▶ [INFORMATION SUPPLIED]:
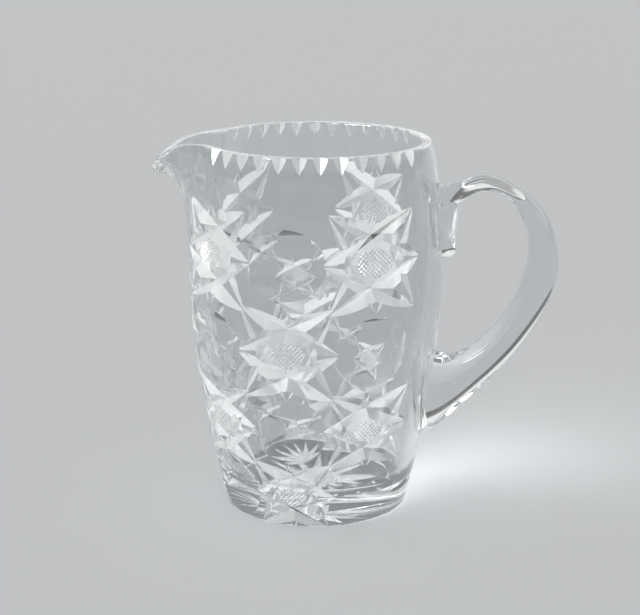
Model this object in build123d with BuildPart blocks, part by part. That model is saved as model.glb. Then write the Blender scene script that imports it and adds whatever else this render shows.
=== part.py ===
from build123d import *
import os
from math import cos, radians, sin

# A cut glass jug: a blown vessel with a lip pulled out of its rim, cut all round with a
# chequer of eight-pointed stars and round hollows, and a solid handle of clear glass
# applied to the back. Millimetres, +Z up. The origin is the centre of the foot, on the
# surface that the jug stands on. The handle is towards +X and the lip towards -X.

# Vessel, outside
jug_height = 190.0
foot_radius = 46.8
foot_bevel = 1.8
shin_radius = 51.6
shin_height = 0.1 * jug_height
waist_radius = 58.9
waist_height = 0.3 * jug_height
belly_radius = 64.6
belly_height = 0.621 * jug_height
shoulder_radius = 63.4
shoulder_height = 0.826 * jug_height
rim_radius = 58.9
rim_bevel = 1.2

# Vessel, inside
floor_thickness = 15.0
floor_corner_round = 12.0
lower_wall = 8.4
belly_wall = 7.6
shoulder_wall = 6.6
rim_wall = 5.4

# Lip, pulled out of the rim: its reach beyond the rim, the throat under it as pairs of
# depth below the rim and reach beyond the wall, and its edge seen from above
lip_overhang = 24.3
lip_depth = 16.8
throat_line = ((64.0, -0.2), (48.0, 1.4), (34.0, 3.8), (25.0, 6.5), (20.0, 11.3))
lip_edge = ((51.0, 26.0), (63.2, 18.0), (76.7, 9.0))
lip_wall = 5.5
lip_floor = 5.2
lip_root_inset = 0.5
lip_narrowing = 0.8
lip_setback = 0.5
dip_start = 48.0
dip_shoulder_reach = 9.0
dip_shoulder_drop = 2.0
dip_drop = 13.0

# Cutting of the wall, in tiles that lie in columns and rows: the rows' edges are shares
# of the jug's height, and the stars' tips overrun their tiles
columns_each_side = 3
column_pitch = 40.0
row_edges = (0.005, 0.184, 0.384, 0.613, 0.853)
star_depth = 2.3
star_slope = 1.25
corner_overrun = 1.08
side_overrun = 1.22
level_overrun = 1.12
hollow_depth = 3.1
hollow_wheel_radius = 58.0
tooth_count = 12
tooth_pitch = 9.6
tooth_height = 8.0
tooth_depth = 1.5
first_tooth_angle = 38.0
tool_clearance = 0.15
tool_lift = 0.5

# Cutting of the foot
foot_star_cuts = 8
foot_star_radius = 40.0
foot_star_depth = 2.2
foot_star_slope = 3.4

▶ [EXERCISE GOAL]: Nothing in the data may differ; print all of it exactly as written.

▶ [TASK SOLUTION]:
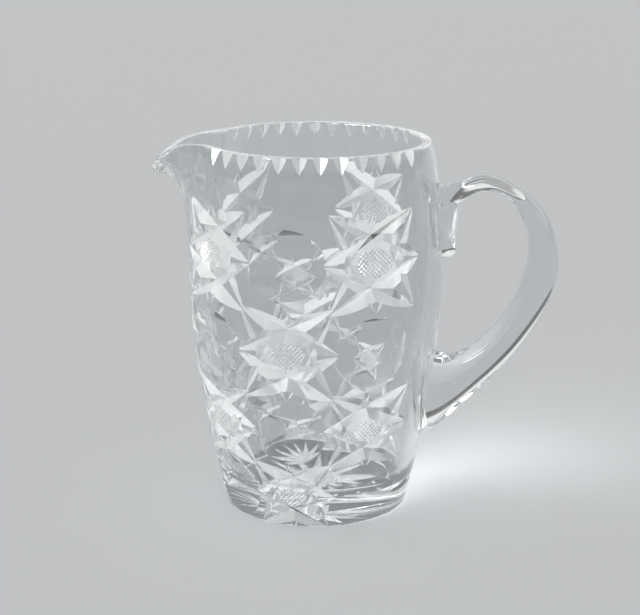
Model this object in build123d with BuildPart blocks, part by part. That model is saved as model.glb. Then write the Blender scene script that imports it and adds whatever else this render shows.
=== part.py ===
from build123d import *
import os
from math import cos, radians, sin

# A cut glass jug: a blown vessel with a lip pulled out of its rim, cut all round with a
# chequer of eight-pointed stars and round hollows, and a solid handle of clear glass
# applied to the back. Millimetres, +Z up. The origin is the centre of the foot, on the
# surface that the jug stands on. The handle is towards +X and the lip towards -X.

# Vessel, outside
jug_height = 190.0
foot_radius = 46.8
foot_bevel = 1.8
shin_radius = 51.6
shin_height = 0.1 * jug_height
waist_radius = 58.9
waist_height = 0.3 * jug_height
belly_radius = 64.6
belly_height = 0.621 * jug_height
shoulder_radius = 63.4
shoulder_height = 0.826 * jug_height
rim_radius = 58.9
rim_bevel = 1.2

# Vessel, inside
floor_thickness = 15.0
floor_corner_round = 12.0
lower_wall = 8.4
belly_wall = 7.6
shoulder_wall = 6.6
rim_wall = 5.4

# Lip, pulled out of the rim: its reach beyond the rim, the throat under it as pairs of
# depth below the rim and reach beyond the wall, and its edge seen from above
lip_overhang = 24.3
lip_depth = 16.8
throat_line = ((64.0, -0.2), (48.0, 1.4), (34.0, 3.8), (25.0, 6.5), (20.0, 11.3))
lip_edge = ((51.0, 26.0), (63.2, 18.0), (76.7, 9.0))
lip_wall = 5.5
lip_floor = 5.2
lip_root_inset = 0.5
lip_narrowing = 0.8
lip_setback = 0.5
dip_start = 48.0
dip_shoulder_reach = 9.0
dip_shoulder_drop = 2.0
dip_drop = 13.0

# Cutting of the wall, in tiles that lie in columns and rows: the rows' edges are shares
# of the jug's height, and the stars' tips overrun their tiles
columns_each_side = 3
column_pitch = 40.0
row_edges = (0.005, 0.184, 0.384, 0.613, 0.853)
star_depth = 2.3
star_slope = 1.25
corner_overrun = 1.08
side_overrun = 1.22
level_overrun = 1.12
hollow_depth = 3.1
hollow_wheel_radius = 58.0
tooth_count = 12
tooth_pitch = 9.6
tooth_height = 8.0
tooth_depth = 1.5
first_tooth_angle = 38.0
tool_clearance = 0.15
tool_lift = 0.5

# Cutting of the foot
foot_star_cuts = 8
foot_star_radius = 40.0
foot_star_depth = 2.2
foot_star_slope = 3.4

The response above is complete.